— Start of Listed entries —

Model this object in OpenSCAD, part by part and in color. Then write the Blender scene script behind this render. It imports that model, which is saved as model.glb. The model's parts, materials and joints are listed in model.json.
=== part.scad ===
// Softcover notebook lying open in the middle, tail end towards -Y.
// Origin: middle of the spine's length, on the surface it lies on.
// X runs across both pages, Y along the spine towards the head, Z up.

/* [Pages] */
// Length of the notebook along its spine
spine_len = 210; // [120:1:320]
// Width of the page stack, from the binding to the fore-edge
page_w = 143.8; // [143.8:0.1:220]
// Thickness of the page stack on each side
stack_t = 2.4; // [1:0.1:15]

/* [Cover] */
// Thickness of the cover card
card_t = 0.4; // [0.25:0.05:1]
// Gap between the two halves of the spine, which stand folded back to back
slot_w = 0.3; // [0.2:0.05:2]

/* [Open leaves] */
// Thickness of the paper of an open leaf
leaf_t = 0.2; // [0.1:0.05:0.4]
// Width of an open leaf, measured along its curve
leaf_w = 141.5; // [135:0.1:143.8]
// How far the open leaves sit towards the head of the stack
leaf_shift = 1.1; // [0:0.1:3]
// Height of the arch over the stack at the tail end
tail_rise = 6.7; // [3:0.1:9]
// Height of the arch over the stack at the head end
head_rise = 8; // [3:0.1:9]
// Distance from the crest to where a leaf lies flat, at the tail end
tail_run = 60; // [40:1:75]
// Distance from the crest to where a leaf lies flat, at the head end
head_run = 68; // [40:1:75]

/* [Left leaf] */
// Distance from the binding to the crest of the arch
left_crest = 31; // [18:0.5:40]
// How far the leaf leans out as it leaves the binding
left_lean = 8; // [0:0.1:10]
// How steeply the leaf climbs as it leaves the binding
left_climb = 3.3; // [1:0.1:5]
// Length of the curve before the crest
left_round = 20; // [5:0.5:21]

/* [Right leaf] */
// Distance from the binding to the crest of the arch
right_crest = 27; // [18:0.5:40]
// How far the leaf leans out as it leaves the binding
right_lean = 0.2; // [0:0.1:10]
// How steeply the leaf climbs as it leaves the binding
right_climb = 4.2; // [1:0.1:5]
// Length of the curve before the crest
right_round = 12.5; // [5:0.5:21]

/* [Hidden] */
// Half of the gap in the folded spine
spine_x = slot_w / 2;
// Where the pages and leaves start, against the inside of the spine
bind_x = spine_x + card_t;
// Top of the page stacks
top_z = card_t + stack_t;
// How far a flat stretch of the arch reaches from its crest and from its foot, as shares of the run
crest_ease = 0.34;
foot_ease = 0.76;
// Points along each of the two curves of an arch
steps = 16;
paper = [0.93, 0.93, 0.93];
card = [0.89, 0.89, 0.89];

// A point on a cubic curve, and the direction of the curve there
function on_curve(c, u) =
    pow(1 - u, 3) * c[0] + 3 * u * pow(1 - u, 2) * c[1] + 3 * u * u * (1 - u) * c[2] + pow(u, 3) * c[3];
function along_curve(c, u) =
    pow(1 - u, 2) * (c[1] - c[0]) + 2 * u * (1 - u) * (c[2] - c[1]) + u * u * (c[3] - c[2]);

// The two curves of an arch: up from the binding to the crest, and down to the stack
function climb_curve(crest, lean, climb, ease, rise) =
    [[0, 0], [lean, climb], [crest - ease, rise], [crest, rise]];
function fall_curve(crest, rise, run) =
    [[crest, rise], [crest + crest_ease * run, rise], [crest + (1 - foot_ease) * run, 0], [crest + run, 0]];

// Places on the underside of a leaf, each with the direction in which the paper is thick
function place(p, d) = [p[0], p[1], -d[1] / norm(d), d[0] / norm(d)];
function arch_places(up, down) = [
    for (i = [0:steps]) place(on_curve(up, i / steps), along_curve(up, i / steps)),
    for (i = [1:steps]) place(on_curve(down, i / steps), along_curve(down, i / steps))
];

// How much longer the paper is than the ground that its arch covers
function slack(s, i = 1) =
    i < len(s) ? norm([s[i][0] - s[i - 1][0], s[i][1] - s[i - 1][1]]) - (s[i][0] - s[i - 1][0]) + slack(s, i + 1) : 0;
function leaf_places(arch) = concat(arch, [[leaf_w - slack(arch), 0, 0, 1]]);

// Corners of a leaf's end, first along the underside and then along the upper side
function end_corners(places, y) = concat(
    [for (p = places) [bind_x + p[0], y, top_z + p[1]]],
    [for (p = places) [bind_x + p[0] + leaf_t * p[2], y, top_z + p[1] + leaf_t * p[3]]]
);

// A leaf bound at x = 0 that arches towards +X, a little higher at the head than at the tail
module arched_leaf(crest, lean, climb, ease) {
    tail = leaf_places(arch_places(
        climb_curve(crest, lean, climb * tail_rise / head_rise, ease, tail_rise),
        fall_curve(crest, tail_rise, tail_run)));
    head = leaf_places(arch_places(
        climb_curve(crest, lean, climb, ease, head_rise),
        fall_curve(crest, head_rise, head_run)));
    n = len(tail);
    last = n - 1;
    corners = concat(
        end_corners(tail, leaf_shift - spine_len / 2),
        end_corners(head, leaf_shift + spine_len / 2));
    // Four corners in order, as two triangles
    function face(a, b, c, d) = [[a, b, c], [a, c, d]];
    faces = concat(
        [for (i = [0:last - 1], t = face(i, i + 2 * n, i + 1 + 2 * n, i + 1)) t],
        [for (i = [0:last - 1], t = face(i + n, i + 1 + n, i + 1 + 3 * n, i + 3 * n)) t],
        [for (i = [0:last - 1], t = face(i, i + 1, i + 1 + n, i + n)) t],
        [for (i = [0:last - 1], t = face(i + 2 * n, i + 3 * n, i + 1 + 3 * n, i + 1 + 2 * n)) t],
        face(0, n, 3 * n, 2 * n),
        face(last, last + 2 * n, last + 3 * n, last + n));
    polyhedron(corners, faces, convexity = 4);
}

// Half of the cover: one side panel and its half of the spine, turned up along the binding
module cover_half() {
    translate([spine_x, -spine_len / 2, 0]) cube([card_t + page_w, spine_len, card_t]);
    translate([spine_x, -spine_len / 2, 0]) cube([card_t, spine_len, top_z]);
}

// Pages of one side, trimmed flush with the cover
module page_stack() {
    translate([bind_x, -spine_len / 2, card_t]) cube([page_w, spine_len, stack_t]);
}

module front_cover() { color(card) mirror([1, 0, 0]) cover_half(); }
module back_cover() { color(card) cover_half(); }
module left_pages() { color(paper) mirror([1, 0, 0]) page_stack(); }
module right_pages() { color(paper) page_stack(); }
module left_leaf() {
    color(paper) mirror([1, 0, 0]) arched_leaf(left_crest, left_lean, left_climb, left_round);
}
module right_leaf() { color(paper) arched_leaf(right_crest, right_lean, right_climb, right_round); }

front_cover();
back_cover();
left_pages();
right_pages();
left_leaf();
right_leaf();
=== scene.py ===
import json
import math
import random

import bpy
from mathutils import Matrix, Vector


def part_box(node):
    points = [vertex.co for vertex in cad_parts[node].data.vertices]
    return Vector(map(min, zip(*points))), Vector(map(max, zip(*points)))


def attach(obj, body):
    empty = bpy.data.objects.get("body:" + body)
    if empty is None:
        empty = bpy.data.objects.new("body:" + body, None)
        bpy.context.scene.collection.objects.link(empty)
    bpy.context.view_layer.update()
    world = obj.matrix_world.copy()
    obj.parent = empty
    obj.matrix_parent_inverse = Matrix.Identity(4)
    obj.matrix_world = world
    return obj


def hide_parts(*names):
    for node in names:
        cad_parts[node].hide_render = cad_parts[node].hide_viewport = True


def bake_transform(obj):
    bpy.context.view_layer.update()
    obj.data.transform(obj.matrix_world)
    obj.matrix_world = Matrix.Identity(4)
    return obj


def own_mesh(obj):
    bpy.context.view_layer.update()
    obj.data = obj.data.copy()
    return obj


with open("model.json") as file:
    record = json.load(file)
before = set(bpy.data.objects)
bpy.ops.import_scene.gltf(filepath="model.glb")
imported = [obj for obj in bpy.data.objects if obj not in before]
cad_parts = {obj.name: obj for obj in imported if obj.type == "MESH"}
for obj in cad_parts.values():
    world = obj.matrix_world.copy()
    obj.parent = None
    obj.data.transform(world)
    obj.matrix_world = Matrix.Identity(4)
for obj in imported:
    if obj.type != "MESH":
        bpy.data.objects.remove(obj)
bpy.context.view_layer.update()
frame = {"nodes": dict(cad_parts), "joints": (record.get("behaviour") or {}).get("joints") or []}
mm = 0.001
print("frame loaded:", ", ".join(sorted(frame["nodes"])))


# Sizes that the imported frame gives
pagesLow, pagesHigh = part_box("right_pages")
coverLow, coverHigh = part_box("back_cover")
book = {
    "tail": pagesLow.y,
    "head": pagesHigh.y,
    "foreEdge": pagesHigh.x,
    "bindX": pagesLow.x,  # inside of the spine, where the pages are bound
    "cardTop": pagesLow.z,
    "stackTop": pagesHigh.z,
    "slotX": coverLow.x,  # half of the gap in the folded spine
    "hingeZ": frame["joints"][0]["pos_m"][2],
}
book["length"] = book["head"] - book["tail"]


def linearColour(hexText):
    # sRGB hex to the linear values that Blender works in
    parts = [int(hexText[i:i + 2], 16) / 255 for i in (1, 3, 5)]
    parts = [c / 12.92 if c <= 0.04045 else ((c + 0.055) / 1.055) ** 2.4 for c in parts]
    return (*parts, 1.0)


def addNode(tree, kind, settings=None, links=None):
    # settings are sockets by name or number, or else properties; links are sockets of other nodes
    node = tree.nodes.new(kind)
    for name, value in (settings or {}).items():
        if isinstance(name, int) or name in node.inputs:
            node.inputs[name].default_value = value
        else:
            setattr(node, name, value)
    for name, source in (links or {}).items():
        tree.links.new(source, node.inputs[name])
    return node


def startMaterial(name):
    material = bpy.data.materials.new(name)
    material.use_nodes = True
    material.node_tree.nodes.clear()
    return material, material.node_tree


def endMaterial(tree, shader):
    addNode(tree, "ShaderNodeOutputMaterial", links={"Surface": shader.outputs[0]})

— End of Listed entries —
— Start of Listed entries —

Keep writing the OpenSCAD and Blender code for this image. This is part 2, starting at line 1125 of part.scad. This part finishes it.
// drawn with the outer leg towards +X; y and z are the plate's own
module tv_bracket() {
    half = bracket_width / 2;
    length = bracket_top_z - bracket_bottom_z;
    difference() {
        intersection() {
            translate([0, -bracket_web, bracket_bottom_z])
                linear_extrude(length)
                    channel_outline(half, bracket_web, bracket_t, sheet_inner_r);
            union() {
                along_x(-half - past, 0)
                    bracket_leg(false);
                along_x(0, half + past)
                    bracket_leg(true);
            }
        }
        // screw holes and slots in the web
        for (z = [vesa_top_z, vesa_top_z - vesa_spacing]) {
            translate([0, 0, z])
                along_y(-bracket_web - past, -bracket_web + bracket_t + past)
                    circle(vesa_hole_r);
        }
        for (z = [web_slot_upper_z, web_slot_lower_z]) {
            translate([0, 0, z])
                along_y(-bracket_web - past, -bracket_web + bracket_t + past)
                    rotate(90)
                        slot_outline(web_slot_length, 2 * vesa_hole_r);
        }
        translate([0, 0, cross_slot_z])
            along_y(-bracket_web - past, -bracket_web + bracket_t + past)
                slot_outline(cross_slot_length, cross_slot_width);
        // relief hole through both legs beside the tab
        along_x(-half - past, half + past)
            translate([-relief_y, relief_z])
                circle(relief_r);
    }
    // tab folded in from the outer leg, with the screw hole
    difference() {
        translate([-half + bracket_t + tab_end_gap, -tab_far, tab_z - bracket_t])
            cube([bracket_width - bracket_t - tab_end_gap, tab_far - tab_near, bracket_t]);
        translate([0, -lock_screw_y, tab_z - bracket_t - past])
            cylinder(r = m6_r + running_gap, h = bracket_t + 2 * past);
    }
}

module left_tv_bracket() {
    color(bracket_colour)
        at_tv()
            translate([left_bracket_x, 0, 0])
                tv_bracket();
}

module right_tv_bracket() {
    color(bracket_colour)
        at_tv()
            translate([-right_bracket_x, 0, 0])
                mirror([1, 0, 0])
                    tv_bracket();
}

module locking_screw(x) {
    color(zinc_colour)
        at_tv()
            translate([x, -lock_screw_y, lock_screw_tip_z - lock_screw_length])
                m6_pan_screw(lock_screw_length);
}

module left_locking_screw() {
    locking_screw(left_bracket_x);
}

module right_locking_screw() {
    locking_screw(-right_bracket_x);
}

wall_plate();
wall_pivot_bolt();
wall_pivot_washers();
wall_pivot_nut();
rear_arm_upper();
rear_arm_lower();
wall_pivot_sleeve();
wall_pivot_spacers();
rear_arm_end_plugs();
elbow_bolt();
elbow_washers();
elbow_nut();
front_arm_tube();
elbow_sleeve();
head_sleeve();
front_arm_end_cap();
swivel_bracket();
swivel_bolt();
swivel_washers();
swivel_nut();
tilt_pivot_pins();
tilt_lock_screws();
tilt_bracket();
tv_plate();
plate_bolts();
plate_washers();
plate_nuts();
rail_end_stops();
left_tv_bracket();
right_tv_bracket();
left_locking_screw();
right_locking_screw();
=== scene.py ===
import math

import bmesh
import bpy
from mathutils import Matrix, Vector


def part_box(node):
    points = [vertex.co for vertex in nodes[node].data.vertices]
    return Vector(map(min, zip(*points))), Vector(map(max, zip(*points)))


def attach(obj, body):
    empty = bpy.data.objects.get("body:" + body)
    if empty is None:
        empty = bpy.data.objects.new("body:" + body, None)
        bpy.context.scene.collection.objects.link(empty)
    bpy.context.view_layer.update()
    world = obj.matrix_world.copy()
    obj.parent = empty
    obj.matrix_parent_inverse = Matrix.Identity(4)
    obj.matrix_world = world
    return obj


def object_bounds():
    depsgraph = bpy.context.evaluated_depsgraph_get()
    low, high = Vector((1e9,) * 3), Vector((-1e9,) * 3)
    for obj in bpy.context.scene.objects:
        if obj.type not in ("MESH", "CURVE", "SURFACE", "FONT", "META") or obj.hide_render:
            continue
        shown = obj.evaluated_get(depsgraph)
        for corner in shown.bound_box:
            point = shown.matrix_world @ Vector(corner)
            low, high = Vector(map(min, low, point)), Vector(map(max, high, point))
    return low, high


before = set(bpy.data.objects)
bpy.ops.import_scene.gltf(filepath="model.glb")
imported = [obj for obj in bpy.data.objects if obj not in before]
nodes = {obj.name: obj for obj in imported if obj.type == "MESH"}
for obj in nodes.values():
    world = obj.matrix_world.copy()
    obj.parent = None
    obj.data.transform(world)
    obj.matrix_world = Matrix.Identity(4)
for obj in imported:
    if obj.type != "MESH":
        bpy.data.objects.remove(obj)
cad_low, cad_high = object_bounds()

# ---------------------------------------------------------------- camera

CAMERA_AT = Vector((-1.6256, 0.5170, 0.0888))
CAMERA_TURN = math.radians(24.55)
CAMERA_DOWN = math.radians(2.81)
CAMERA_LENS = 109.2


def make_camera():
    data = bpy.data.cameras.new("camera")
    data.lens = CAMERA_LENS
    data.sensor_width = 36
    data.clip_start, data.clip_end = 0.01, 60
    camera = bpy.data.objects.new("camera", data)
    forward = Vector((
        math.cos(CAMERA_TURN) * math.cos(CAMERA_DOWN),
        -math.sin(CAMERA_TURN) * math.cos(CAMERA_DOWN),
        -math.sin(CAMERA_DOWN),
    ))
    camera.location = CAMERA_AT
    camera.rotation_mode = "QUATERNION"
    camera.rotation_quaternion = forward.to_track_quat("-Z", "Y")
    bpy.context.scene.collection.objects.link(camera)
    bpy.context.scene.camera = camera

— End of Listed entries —

What you need to do:
Filter the entries and copy out every line with the word "shown".

The response:
        shown = obj.evaluated_get(depsgraph)
        for corner in shown.bound_box:
            point = shown.matrix_world @ Vector(corner)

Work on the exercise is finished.